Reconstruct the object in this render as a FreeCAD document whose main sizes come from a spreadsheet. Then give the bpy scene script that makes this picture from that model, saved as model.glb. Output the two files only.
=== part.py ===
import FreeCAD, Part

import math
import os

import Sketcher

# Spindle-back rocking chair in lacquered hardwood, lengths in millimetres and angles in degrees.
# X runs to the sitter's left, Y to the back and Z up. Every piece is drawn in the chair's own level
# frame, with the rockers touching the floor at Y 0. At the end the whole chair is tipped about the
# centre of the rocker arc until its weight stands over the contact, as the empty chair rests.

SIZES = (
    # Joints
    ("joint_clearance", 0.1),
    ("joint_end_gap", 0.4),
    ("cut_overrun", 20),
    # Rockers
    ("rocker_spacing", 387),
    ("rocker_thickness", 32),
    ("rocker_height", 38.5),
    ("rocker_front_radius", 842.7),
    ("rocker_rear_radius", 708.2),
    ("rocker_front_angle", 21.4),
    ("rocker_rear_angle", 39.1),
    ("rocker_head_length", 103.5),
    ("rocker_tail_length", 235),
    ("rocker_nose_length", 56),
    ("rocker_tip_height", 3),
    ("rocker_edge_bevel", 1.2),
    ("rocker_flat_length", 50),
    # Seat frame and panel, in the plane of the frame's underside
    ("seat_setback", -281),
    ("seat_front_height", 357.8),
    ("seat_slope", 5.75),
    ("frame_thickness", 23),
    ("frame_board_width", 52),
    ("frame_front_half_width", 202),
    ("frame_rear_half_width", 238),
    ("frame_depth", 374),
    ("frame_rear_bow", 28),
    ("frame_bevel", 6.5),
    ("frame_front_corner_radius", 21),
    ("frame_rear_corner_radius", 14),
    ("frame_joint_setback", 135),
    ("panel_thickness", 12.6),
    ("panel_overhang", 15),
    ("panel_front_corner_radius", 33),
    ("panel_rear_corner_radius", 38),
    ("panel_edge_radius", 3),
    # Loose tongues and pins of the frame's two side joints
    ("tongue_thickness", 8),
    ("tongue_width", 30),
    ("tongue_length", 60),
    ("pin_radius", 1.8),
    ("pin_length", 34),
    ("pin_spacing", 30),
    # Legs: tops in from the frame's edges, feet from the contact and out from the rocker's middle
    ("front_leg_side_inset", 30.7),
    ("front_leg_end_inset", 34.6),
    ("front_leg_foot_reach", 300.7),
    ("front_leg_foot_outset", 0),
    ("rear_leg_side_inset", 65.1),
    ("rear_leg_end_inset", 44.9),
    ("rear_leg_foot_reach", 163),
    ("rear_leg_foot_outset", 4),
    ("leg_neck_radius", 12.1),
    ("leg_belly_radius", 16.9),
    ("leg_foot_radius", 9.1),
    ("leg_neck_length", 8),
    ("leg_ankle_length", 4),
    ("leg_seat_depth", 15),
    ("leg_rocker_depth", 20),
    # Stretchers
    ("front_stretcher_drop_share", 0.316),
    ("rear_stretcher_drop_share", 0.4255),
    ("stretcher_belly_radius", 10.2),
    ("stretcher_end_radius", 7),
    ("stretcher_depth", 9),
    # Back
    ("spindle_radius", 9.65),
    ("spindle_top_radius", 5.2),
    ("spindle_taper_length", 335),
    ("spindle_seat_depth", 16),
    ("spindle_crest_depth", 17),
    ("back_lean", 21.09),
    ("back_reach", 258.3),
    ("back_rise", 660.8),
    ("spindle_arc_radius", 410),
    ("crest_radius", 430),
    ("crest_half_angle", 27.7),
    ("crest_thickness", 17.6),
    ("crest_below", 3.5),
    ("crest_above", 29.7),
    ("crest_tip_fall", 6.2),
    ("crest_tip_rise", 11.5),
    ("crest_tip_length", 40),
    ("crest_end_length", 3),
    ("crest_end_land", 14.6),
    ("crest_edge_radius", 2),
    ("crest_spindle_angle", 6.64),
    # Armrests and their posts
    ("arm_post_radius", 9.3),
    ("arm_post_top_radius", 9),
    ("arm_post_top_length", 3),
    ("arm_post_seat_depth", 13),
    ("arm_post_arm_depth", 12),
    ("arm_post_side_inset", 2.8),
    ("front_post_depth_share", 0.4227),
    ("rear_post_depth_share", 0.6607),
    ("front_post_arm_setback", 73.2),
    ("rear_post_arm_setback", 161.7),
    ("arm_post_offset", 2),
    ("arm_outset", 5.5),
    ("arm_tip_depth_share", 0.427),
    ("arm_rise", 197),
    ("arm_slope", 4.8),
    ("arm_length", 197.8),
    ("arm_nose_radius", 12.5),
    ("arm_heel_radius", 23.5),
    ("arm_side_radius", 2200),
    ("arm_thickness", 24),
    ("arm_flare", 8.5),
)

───

All of the lines above must be returned exactly.

Reconstruct the object in this render as a FreeCAD document whose main sizes come from a spreadsheet. Then give the bpy scene script that makes this picture from that model, saved as model.glb. Output the two files only.
=== part.py ===
import FreeCAD, Part

import math
import os

import Sketcher

# Spindle-back rocking chair in lacquered hardwood, lengths in millimetres and angles in degrees.
# X runs to the sitter's left, Y to the back and Z up. Every piece is drawn in the chair's own level
# frame, with the rockers touching the floor at Y 0. At the end the whole chair is tipped about the
# centre of the rocker arc until its weight stands over the contact, as the empty chair rests.

SIZES = (
    # Joints
    ("joint_clearance", 0.1),
    ("joint_end_gap", 0.4),
    ("cut_overrun", 20),
    # Rockers
    ("rocker_spacing", 387),
    ("rocker_thickness", 32),
    ("rocker_height", 38.5),
    ("rocker_front_radius", 842.7),
    ("rocker_rear_radius", 708.2),
    ("rocker_front_angle", 21.4),
    ("rocker_rear_angle", 39.1),
    ("rocker_head_length", 103.5),
    ("rocker_tail_length", 235),
    ("rocker_nose_length", 56),
    ("rocker_tip_height", 3),
    ("rocker_edge_bevel", 1.2),
    ("rocker_flat_length", 50),
    # Seat frame and panel, in the plane of the frame's underside
    ("seat_setback", -281),
    ("seat_front_height", 357.8),
    ("seat_slope", 5.75),
    ("frame_thickness", 23),
    ("frame_board_width", 52),
    ("frame_front_half_width", 202),
    ("frame_rear_half_width", 238),
    ("frame_depth", 374),
    ("frame_rear_bow", 28),
    ("frame_bevel", 6.5),
    ("frame_front_corner_radius", 21),
    ("frame_rear_corner_radius", 14),
    ("frame_joint_setback", 135),
    ("panel_thickness", 12.6),
    ("panel_overhang", 15),
    ("panel_front_corner_radius", 33),
    ("panel_rear_corner_radius", 38),
    ("panel_edge_radius", 3),
    # Loose tongues and pins of the frame's two side joints
    ("tongue_thickness", 8),
    ("tongue_width", 30),
    ("tongue_length", 60),
    ("pin_radius", 1.8),
    ("pin_length", 34),
    ("pin_spacing", 30),
    # Legs: tops in from the frame's edges, feet from the contact and out from the rocker's middle
    ("front_leg_side_inset", 30.7),
    ("front_leg_end_inset", 34.6),
    ("front_leg_foot_reach", 300.7),
    ("front_leg_foot_outset", 0),
    ("rear_leg_side_inset", 65.1),
    ("rear_leg_end_inset", 44.9),
    ("rear_leg_foot_reach", 163),
    ("rear_leg_foot_outset", 4),
    ("leg_neck_radius", 12.1),
    ("leg_belly_radius", 16.9),
    ("leg_foot_radius", 9.1),
    ("leg_neck_length", 8),
    ("leg_ankle_length", 4),
    ("leg_seat_depth", 15),
    ("leg_rocker_depth", 20),
    # Stretchers
    ("front_stretcher_drop_share", 0.316),
    ("rear_stretcher_drop_share", 0.4255),
    ("stretcher_belly_radius", 10.2),
    ("stretcher_end_radius", 7),
    ("stretcher_depth", 9),
    # Back
    ("spindle_radius", 9.65),
    ("spindle_top_radius", 5.2),
    ("spindle_taper_length", 335),
    ("spindle_seat_depth", 16),
    ("spindle_crest_depth", 17),
    ("back_lean", 21.09),
    ("back_reach", 258.3),
    ("back_rise", 660.8),
    ("spindle_arc_radius", 410),
    ("crest_radius", 430),
    ("crest_half_angle", 27.7),
    ("crest_thickness", 17.6),
    ("crest_below", 3.5),
    ("crest_above", 29.7),
    ("crest_tip_fall", 6.2),
    ("crest_tip_rise", 11.5),
    ("crest_tip_length", 40),
    ("crest_end_length", 3),
    ("crest_end_land", 14.6),
    ("crest_edge_radius", 2),
    ("crest_spindle_angle", 6.64),
    # Armrests and their posts
    ("arm_post_radius", 9.3),
    ("arm_post_top_radius", 9),
    ("arm_post_top_length", 3),
    ("arm_post_seat_depth", 13),
    ("arm_post_arm_depth", 12),
    ("arm_post_side_inset", 2.8),
    ("front_post_depth_share", 0.4227),
    ("rear_post_depth_share", 0.6607),
    ("front_post_arm_setback", 73.2),
    ("rear_post_arm_setback", 161.7),
    ("arm_post_offset", 2),
    ("arm_outset", 5.5),
    ("arm_tip_depth_share", 0.427),
    ("arm_rise", 197),
    ("arm_slope", 4.8),
    ("arm_length", 197.8),
    ("arm_nose_radius", 12.5),
    ("arm_heel_radius", 23.5),
    ("arm_side_radius", 2200),
    ("arm_thickness", 24),
    ("arm_flare", 8.5),
)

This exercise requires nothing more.